I’m not sure yet I will take the full RASA stack route. It’s impressive, but I’m probably not going to need it all. Currently I’m running no dialogue manager and I’m running actions in Home Assistant’s AppDaemon and that works fine for simple stuff. So just linking RASA NLU to Rhasspy is already very useful.

I also wasn’t able to run their latest Docker image, but after some debugging the reason became clear: their TensorFlow package is compiled with AVX extensions and my CPU doesn’t have these. So I just set up RASA in a Python virtual environment with an alternative TensorFlow wheel and this works.

if its not to much work it could be helpfull in the future? Such in option would benifit for more supported audio types like mp3 or ogg since you are most likely trying to playback a file from an external source.

What is the current status on some kind of dialog? Still working on my timer and tought it would ask the user if a timer is allready set if he wants to set a new one. So simple tts message and then listen for yes or no.

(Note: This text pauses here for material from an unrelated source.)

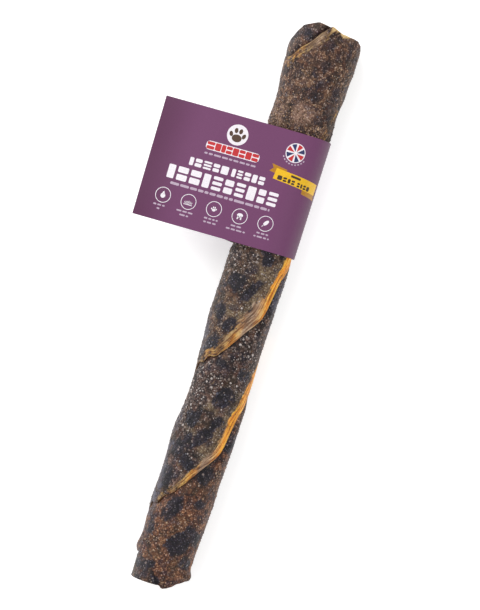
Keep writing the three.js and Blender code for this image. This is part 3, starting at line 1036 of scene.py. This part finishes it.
def draw_pictograms(white, lilac):
    """Five ringed marks in a row, each over two lines of small print."""
    marks = (draw_drop, draw_coat, draw_paw, draw_tooth, draw_leaf)
    upper_widths = (9.5, 12.5, 9.5, 8.0, 8.0)
    lower_widths = (3.5, 7.0, 9.0, 13.0, 10.5)
    for i, (mark, upper, lower) in enumerate(zip(marks, upper_widths, lower_widths)):
        u = 16.3 + i * 17.72
        white.ring(u, 64.1, 5.25, 0.42)
        mark(white, u, 64.0, 2.7)
        lilac.words(u, 71.1, upper, 1.05, 20 + i, 4)
        lilac.words(u, 73.6, lower, 1.05, 30 + i, 4)


def draw_roundel(white, lilac, red, navy):
    """Spokes in two colours on a white disc, with an arc of small bars round it."""
    u, v = 92.1, 13.7
    spokes = 8
    white.disc(u, v, 6.6, count=44)
    for i in range(spokes):
        first, last = TURN * (i + 0.14) / spokes, TURN * (i + 0.86) / spokes
        wedge = [around(u, v, 0.9, (first + last) / 2)]
        wedge += [around(u, v, 6.0, first + (last - first) * step / 6) for step in range(7)]
        (red, navy)[i % 2].polygon(wedge)
    for i in range(9):
        angle = math.radians(150 - 15 * i)
        lilac.block(*around(u, v, 8.0, angle), 1.2, 0.9, 0.3, math.degrees(angle) + 90)


def draw_ribbon(gold, yellow, dark):
    """A leaning band with a folded tail at each end, and marks for its words."""
    gold.polygon([(79.4, 24.2), (90.4, 25.9), (89.8, 28.6), (86.0, 30.5), (79.0, 29.4), (81.1, 26.8)])
    gold.polygon([(104.2, 35.0), (117.0, 36.2), (120.0, 40.6), (104.4, 38.7)])
    yellow.polygon([(83.3, 26.4), (118.5, 29.7), (118.5, 37.2), (82.7, 33.8)])
    lean = 5.4
    rise = math.tan(math.radians(lean))
    dark.block(97.4, 29.4, 7.2, 1.5, 0.5, lean)
    row_of_marks(dark, 85.4, 97.6, 32.0, 3.0, ((1, 1.2), (2, 1.0), (1, 0.7), (2, 0.9)), 0.7, rise)
    row_of_marks(dark, 99.4, 110.0, 33.4, 3.0, ((2, 0.8), (1, 0.5), (2, 0.9), (1, 1.0)), 0.7, rise)


def build_prints():
    """All the label's print, as one object for each ink. Higher layers cover lower ones."""
    layers = {
        "lilac": 0, "white": 1, "red": 2, "navy": 2, "brown": 2, "gold": 0, "yellow": 1, "dark": 2,
    }
    inks = {colour: Print("print_" + colour, layer) for colour, layer in layers.items()}
    lilac, white, red, navy, brown, gold, yellow, dark = inks.values()
    draw_emblem(white, brown)
    draw_display_lines(white, lilac, red)
    draw_pictograms(white, lilac)
    draw_roundel(white, lilac, red, navy)
    draw_ribbon(gold, yellow, dark)
    return [ink.build() for ink in inks.values()]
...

i could probably get this working with intents and events but for simple yes or no answers this is probably not the smartest solution.
Is something like that planned?

@koan:
I just tried your hermes-audio-server but it crashes with the following error:
Configuration file [Errno 2] No such file or directory.

I have created the config in /etc/hermes-audio-server.json and even if i start the player with -c /PATHTOCONFIG.json it wont work.